4. Make Log Data Structured

A common best practice for logging is to ensure that the data is structured. Unstructured log data makes it much tougher to store, index and search for log events when you’re troubleshooting. Having the data in a structured format requires specifying not just that something bad has happened within your application, but also which customer ID, for example, it happened to. When this data is sent to your monitoring tool, you’re now able to see that this customer was impacted by that issue, as well as what other issues may be impacting that customer.

5. Use APIs or Plugins

You want to minimize the changes you need to make to sustain your logging and monitoring integration. Utilizing APIs, webhooks or plugins from your error monitoring tool will help accomplish this. APIs tend to stay relatively constant to provide support for integrations from many systems, so using them to send or receive log data is recommended. Also, this can allow for alerting and notifications about issues uncovered in your log, provided to you via email or ChatOps systems.

Let’s ‘Log and Roll’

Log data contains some critical pieces of information about your applications and infrastructure, including databases. Having this data stored in logging tools is very beneficial for collecting, aggregating, and viewing this data. But there are shortcomings and weaknesses that can be overcome by complementing your logging with error monitoring.
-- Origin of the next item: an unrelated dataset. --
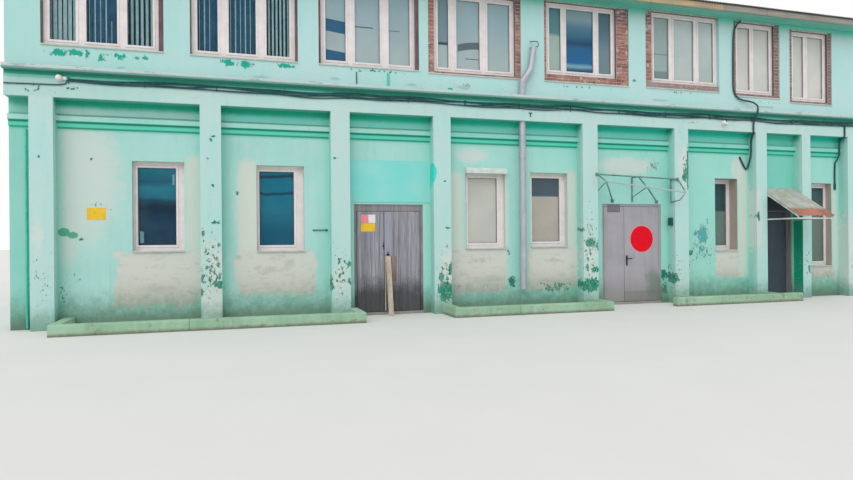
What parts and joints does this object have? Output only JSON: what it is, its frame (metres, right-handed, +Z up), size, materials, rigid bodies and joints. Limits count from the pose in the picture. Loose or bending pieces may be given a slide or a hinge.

The ultimate goal is to keep your end users happy and have good customer stories. To do this, you want to use both logging and monitoring together, in an integrated fashion, to accomplish your goal. With the right logging tools or methodology and error monitoring tools, your developers and operations teams will be able to plan for and troubleshoot application issues much faster.

And that’s the benefit of having complementary tools: things just get done faster.